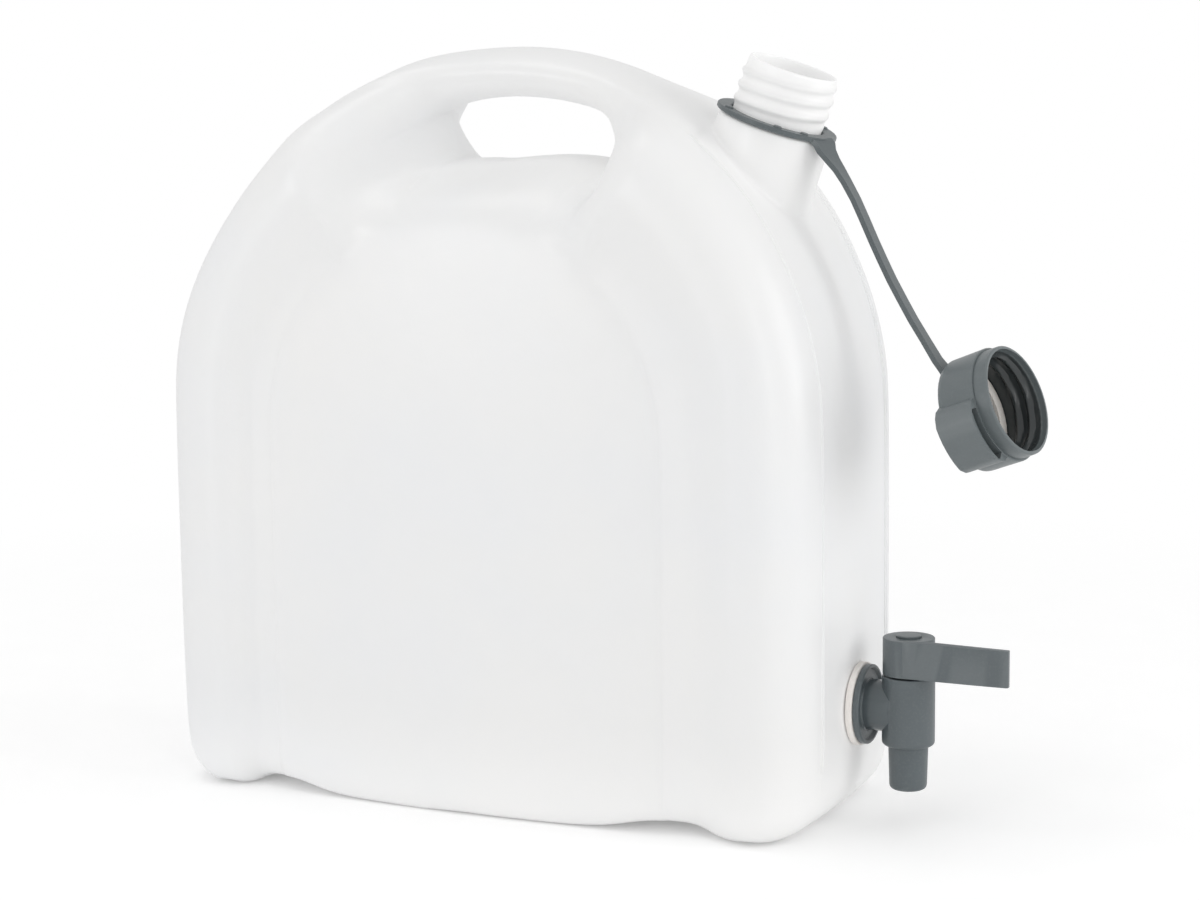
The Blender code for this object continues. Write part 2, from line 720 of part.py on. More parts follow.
def cap_shell(home, cutters, surface):
    placed = cap_matrix()
    sleeve = CAP_LONG - COLLAR_LONG
    profile = [(0, CAP_LONG), (COLLAR_R - 0.5, CAP_LONG), (COLLAR_R, CAP_LONG - 0.5)]
    profile += [(COLLAR_R + 0.1, sleeve + 0.3), (COLLAR_R + 0.1, sleeve - 0.6), (CAP_R - 0.4, sleeve - 0.6)]
    profile += [(CAP_R, sleeve - 1.0), (CAP_R - 0.2, 3.2)]
    profile += [(r, z) for r, z in arc((CAP_R - 3.2, 3.0), 3.0, 0, -90, 4)]
    profile += [(0, 0)]
    shell = turned("cap_shell", profile, 48, home, placed)
    block = outline_solid(
        "pocket block", pocket_outline(POCKET_R, POCKET_HALF, 4.0), 0.6, sleeve - 0.9, cutters, placed
    )
    boolean(shell, block, "UNION")
    slot = outline_solid(
        "pocket slot",
        slot_outline(SLOT_IN_R, POCKET_R - POCKET_WALL, 27.0, 24.0),
        5.0,
        sleeve + 2.0,
        cutters,
        placed,
    )
    boolean(shell, slot, "DIFFERENCE")
    start, end = CAP_FLOOR + 4.4, CAP_LONG - 3.2
    rod = [(CAP_BORE_R, CAP_FLOOR), (CAP_BORE_R, start)]
    count = 14
    rod += [(CAP_BORE_R, mix(start, end, i / count)) for i in range(1, count + 1)]
    rod += [(CAP_BORE_R + 0.2, end + 0.6), (CAP_BORE_R + 0.5, end + 1.2), (CAP_BORE_R + 0.5, CAP_LONG + 1)]
    thread = (NECK_PITCH, -CAP_THREAD, start, end + 0.2, 1.6)
    boolean(shell, threaded_rod("cap bore cutter", rod, 40, thread, cutters, placed), "DIFFERENCE")
    stud = turned(
        "strap stud",
        [(0, 0.5), (STUD_R, 0.5), (STUD_R, -2.9), (STUD_R + 1.3, -2.9), (STUD_R + 0.9, -4.2), (0, -4.6)],
        24,
        cutters,
        placed,
    )
    boolean(shell, stud, "UNION")
    finish(shell, surface)
    return shell


def cap_seal(home, surface):
    low = CAP_FLOOR + GAP
    outer = CAP_BORE_R - GAP
    profile = [(16.0, low + 1.9), (16.3, low + 2.2), (outer - 0.3, low + 2.2), (outer, low + 1.9)]
    profile += [(outer, low), (16.0, low)]
    seal = turned("cap_seal", profile, 40, home, cap_matrix())
    finish(seal, surface)
    return seal


# Tap: the shank, flange and pipe lie along X, the barrel and its plug stand up


def along_tap(x=0.0):
    return axes_matrix((x, 0, TAP_Z), (1, 0, 0), (0, 0, 1))


def upright():
    return axes_matrix((TAP_X, 0, 0), (0, 0, 1), (1, 0, 0))


def gasket_x():
    return CAN_R - STRIP_RECESS + GAP


def inner_wall_x():
    return CAN_R - STRIP_RECESS - WALL


def thread_steps():
    """Where the shank and the nut's bore have their rings, so that the two threads match."""
    first = SHANK_END + 1.0
    return [first + SHANK_PITCH / 4 * i for i in range(30)]


def tap_housing(home, cutters, surface):
    profile = [(0, BARREL_TOP), (BARREL_R - 0.3, BARREL_TOP), (BARREL_R, BARREL_TOP - 0.3)]
    profile += [(r, z) for r, z in arc((BARREL_R - 1.6, BARREL_LOW + 1.6), 1.6, 0, -90, 3)]
    profile += [(SPOUT_R, BARREL_LOW), (SPOUT_TIP_R, SPOUT_LOW + 2.0)]
    profile += [(r, z) for r, z in arc((SPOUT_TIP_R - 2.0, SPOUT_LOW + 2.0), 2.0, -30, -90, 3)]
    profile += [(0, SPOUT_LOW)]
    housing = turned("tap_housing", profile, 36, home, upright())
    face = gasket_x() + GASKET_THICK + GAP
    flange = [(0, TAP_X + 1.0), (PIPE_R, TAP_X + 1.0), (PIPE_R, face + 2.2), (PIPE_R + 0.7, face + 1.5)]
    flange += [(FLANGE_R - 2.2, face + 1.3), (FLANGE_R - 1.4, face + 2.6), (FLANGE_R - 0.4, face + 2.6)]
    flange += [(FLANGE_R, face + 2.2)]
    flange += [(FLANGE_R, face), (0, face)]
    boolean(housing, turned("flange and pipe", flange, 36, cutters, along_tap()), "UNION")
    rod = [(SHANK_R - 0.8, SHANK_END)] + [(SHANK_R, x) for x in thread_steps()] + [(SHANK_R, face + 1.0)]
    thread = (SHANK_PITCH, SHANK_THREAD, SHANK_END + 0.5, inner_wall_x() + 1.0, 1.5)
    boolean(housing, threaded_rod("shank", rod, 24, thread, cutters, along_tap()), "UNION")
    seat = [(0, BARREL_TOP + 1), (CAVITY_R, BARREL_TOP + 1)]
    seat += [(CAVITY_R, BARREL_LOW + 4), (0, BARREL_LOW + 4)]
    boolean(housing, turned("plug cavity cutter", seat, 36, cutters, upright()), "DIFFERENCE")
    drain = [(0, BARREL_LOW + 5), (PORT_R + 1, BARREL_LOW + 5)]
    drain += [(PORT_R + 1, SPOUT_LOW - 1), (0, SPOUT_LOW - 1)]
    boolean(housing, turned("spout bore cutter", drain, 24, cutters, upright()), "DIFFERENCE")
    port = [(0, TAP_X - 4), (PORT_R, TAP_X - 4), (PORT_R, SHANK_END - 1), (0, SHANK_END - 1)]
    boolean(housing, turned("port cutter", port, 24, cutters, along_tap()), "DIFFERENCE")
    finish(housing, surface)
    return housing


def washer(name, low, high, outer, inner, home, surface):
    soft = 0.4
    profile = [(inner, high), (outer - soft, high), (outer, high - soft), (outer, low + soft)]
    profile += [(outer - soft, low), (inner, low)]
    made = turned(name, profile, 36, home, along_tap())
    finish(made, surface)
    return made


def gaskets(home, surface):
    hole = SHANK_R + SHANK_THREAD + GAP
    washer("tap_outer_gasket", gasket_x(), gasket_x() + GASKET_THICK, GASKET_R, hole, home, surface)
    wall = inner_wall_x() - 0.9
    washer("tap_inner_gasket", wall - 2.0, wall, GASKET_R - 2.5, hole, home, surface)


def back_nut(home, cutters, surface):
    """A hexagonal nut with a collar. Its bore is cut by the shank's own thread, a gap larger."""
    high = inner_wall_x() - 0.9 - 2.0 - GAP
    low = high - 9.0
    corners = [(NUT_R * math.cos(math.pi / 3 * i), NUT_R * math.sin(math.pi / 3 * i)) for i in range(6)]
    nut = outline_solid("tap_back_nut", corners, low, high - 2.0, home, along_tap())
    collar = [(0, high), (NUT_R - 0.6, high), (NUT_R - 0.2, high - 0.4)]
    collar += [(NUT_R - 0.2, high - 2.4), (0, high - 2.4)]
    boolean(nut, turned("nut collar", collar, 36, cutters, along_tap()), "UNION")
    rod = [(SHANK_R + GAP, x) for x in thread_steps()]
    thread = (SHANK_PITCH, SHANK_THREAD, low - 9.0, high + 9.0, 1.5)
    boolean(nut, threaded_rod("nut bore cutter", rod, 24, thread, cutters, along_tap()), "DIFFERENCE")
    finish(nut, surface)
    return nut


def ring_heights():
    return (("plug_oring_lower", TAP_Z - 8.5), ("plug_oring_upper", TAP_Z + 7.5))


def tap_plug(home, cutters, surface):
    """The plug, open below and to one side, with a square drive and a round stem that ends in a button."""
    low = BARREL_LOW + 4 + GAP
    groove = 1.0
    profile = [(0, HUB_TOP + 1.0), (STEM_R - 0.4, HUB_TOP + 1.0), (STEM_R, HUB_TOP + 0.7)]
    profile += [(STEM_R, BARREL_TOP - 1.0), (PLUG_R - 0.3, BARREL_TOP - 1.0), (PLUG_R, BARREL_TOP - 1.3)]
    for _, z in reversed(ring_heights()):
        profile += [(PLUG_R, z + groove), (PLUG_R - 1.4, z + groove)]
        profile += [(PLUG_R - 1.4, z - groove), (PLUG_R, z - groove)]
    profile += [(PLUG_R, low + 0.4), (PLUG_R - 0.4, low), (0, low)]
    plug = turned("tap_plug", profile, 36, home, upright())
    side = 2 * STEM_R * 0.86
    half = side / 2 + 0.9
    corners = [(-half, -half), (half, -half), (half, half), (-half, half)]
    square = outline_solid("plug drive", corners, BARREL_TOP - 1.4, BARREL_TOP + 10.0, cutters, upright())
    boolean(plug, square, "UNION")
    down = [(0, TAP_Z + 1), (PORT_R, TAP_Z + 1), (PORT_R, low - 1), (0, low - 1)]
    boolean(plug, turned("plug drain cutter", down, 24, cutters, upright()), "DIFFERENCE")
    side_way = [(0, 12.0), (PORT_R - 0.6, 12.0), (PORT_R - 0.6, 0), (0, 0)]
    placed = axes_matrix((TAP_X, 0, TAP_Z), (0, 1, 0), (0, 0, 1))
    boolean(plug, turned("plug port cutter", side_way, 24, cutters, placed), "DIFFERENCE")
    finish(plug, surface)
    return plug


def plug_orings(home, surface):
    radius = 0.72
    middle = CAVITY_R - 0.12 - radius
    for name, z in ring_heights():
        profile = arc((middle, z), radius, 90, -270, 6)[:-1]
        ring = turned(name, profile, 24, home, upright())
        finish(ring, surface)


def arm_outline():
    """The arm seen from above: its near side leaves the hub as a tangent and is slightly hollow."""
    end = ARM_END_X - TAP_X
    leave = math.radians(4.0)
    start = (HUB_R * math.sin(leave), -HUB_R * math.cos(leave))
    bow = ((-4.6 - start[1]) - (end - start[0]) * math.tan(leave)) / math.pi
    points = [(0.0, 0.0)]
    steps = 12
    for i in range(steps + 1):
        t = i / steps
        points.append((mix(start[0], end - 0.6, t), mix(start[1], -4.6, t) - bow * math.sin(math.pi * t)))
    return points + [(end, -4.0), (end, -1.8), (end - 0.6, -1.2), (HUB_R * 0.8, -HUB_R * 0.52)]


def tap_lever(home, cutters, surface):
    profile = [(0, HUB_TOP), (HUB_R - 0.3, HUB_TOP), (HUB_R, HUB_TOP - 0.3), (HUB_R, HUB_LOW), (0, HUB_LOW)]
    lever = turned("tap_lever", profile, 48, home, upright())
    arm = outline_solid("lever arm", arm_outline(), HUB_LOW + 0.04, HUB_TOP - 0.04, cutters, upright())
    reach = (ARM_END_X - TAP_X - HUB_R) * MM
    for spot in arm.data.vertices:
        spot.co.z -= ARM_FALL * MM * max(0.0, (spot.co.x - HUB_R * MM) / reach)
    boolean(lever, arm, "UNION")
    hole = [(0, HUB_TOP + 1), (STEM_R + GAP, HUB_TOP + 1), (STEM_R + GAP, HUB_LOW - 1), (0, HUB_LOW - 1)]
    boolean(lever, turned("stem hole cutter", hole, 36, cutters, upright()), "DIFFERENCE")
    half = STEM_R * 0.86 + 0.9 + GAP
    corners = [(-half, -half), (half, -half), (half, half), (-half, half)]
    high = BARREL_TOP + 10.0 + GAP
    socket = outline_solid("drive socket cutter", corners, HUB_LOW - 1.0, high, cutters, upright())
    boolean(lever, socket, "DIFFERENCE")
    finish(lever, surface)
    return lever


def main():
    for old in list(bpy.data.objects):
        bpy.data.objects.remove(old)
    home = collection("jerrycan_with_tap")
    cutters = collection("cutters")
    cutters.hide_render = True
    natural = material("natural_polyethylene", (0.86, 0.87, 0.86), 0.45, 0.3)
    grey = material("dark_grey_plastic", (0.118, 0.142, 0.150), 0.45)
    cream = material("cream_seal", (0.78, 0.69, 0.58), 0.6)
    peach = material("peach_gasket", (0.80, 0.62, 0.50), 0.6)
    nut_white = material("white_nut_plastic", (0.75, 0.76, 0.75), 0.4)
    inner_grey = material("plug_plastic", (0.118, 0.142, 0.150), 0.4)
    black = material("black_rubber", (0.02, 0.02, 0.02), 0.6)
    can_body(home, cutters, natural)
    neck_strap(home, cutters, grey)
    cap_shell(home, cutters, grey.copy())
    cap_seal(home, cream)
    tap_housing(home, cutters, grey.copy())
    gaskets(home, peach)
    back_nut(home, cutters, nut_white)
    tap_plug(home, cutters, inner_grey)
    plug_orings(home, black)
    tap_lever(home, cutters, grey.copy())
    bpy.context.view_layer.update()


main()
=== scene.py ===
"""Jerrycan with tap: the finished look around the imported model.

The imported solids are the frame. The can is shown by a finer, rounded copy of
its solid, with fine beads beside its front strip. Every other piece keeps its
solid and gets soft edges and a finish. Lengths are metres.
"""
import json
import math
from collections import namedtuple

import bmesh
import bpy
from mathutils import Matrix, Vector
from mathutils.bvhtree import BVHTree


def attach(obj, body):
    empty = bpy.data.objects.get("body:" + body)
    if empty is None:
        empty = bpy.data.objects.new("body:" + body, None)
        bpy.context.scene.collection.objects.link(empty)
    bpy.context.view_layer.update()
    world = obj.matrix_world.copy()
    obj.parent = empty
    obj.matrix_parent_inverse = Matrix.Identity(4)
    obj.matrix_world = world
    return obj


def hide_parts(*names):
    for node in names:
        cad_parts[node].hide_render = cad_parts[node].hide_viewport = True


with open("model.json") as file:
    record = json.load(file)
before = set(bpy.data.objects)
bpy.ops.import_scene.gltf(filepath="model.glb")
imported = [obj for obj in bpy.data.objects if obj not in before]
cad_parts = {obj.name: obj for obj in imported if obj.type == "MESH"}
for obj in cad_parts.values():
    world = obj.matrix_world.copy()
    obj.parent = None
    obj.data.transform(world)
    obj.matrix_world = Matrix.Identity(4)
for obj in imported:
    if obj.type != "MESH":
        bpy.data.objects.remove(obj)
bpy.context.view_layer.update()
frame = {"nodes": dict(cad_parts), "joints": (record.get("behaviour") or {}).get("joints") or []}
NODES = frame["nodes"]
JOINTS = {joint["name"]: joint for joint in frame["joints"]}

# Places on the can, and values that several pieces share
ARCH_Z = 0.176
TAP_Z = 0.052
NECK_PLACE = JOINTS["strap_turn"]["pos_m"]
NECK_AXIS = JOINTS["strap_turn"]["axis"]
CAP_PLACE = JOINTS["cap_swivel"]["pos_m"]
CAP_AXIS = JOINTS["cap_swivel"]["axis"]
ALONG = (1.0, 0.0, 0.0)
UPWARD = (0.0, 0.0, 1.0)
MERGE_DISTANCE = 2.0e-6
NOISE_LOW = 0.3
NOISE_HIGH = 0.7

# Camera
CAMERA_PLACE = Vector((0.5577, -1.1261, 0.3524))
CAMERA_AZIMUTH = math.radians(24.87)
CAMERA_ELEVATION = math.radians(8.94)
CAMERA_ROLL = math.radians(0.68)
CAMERA_NEAREST = 0.05
FOCAL_PIXELS = 2793.0
PICTURE_WIDTH = 1200.0
SENSOR_MM = 36.0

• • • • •

Print the lines from the line containing "cap_shell(home, cutters, grey.copy())" to the line containing "if empty is", both ends included, exactly and with nothing added.

Exercise solution
    cap_shell(home, cutters, grey.copy())
    cap_seal(home, cream)
    tap_housing(home, cutters, grey.copy())
    gaskets(home, peach)
    back_nut(home, cutters, nut_white)
    tap_plug(home, cutters, inner_grey)
    plug_orings(home, black)
    tap_lever(home, cutters, grey.copy())
    bpy.context.view_layer.update()


main()
=== scene.py ===
"""Jerrycan with tap: the finished look around the imported model.

The imported solids are the frame. The can is shown by a finer, rounded copy of
its solid, with fine beads beside its front strip. Every other piece keeps its
solid and gets soft edges and a finish. Lengths are metres.
"""
import json
import math
from collections import namedtuple

import bmesh
import bpy
from mathutils import Matrix, Vector
from mathutils.bvhtree import BVHTree


def attach(obj, body):
    empty = bpy.data.objects.get("body:" + body)
    if empty is None:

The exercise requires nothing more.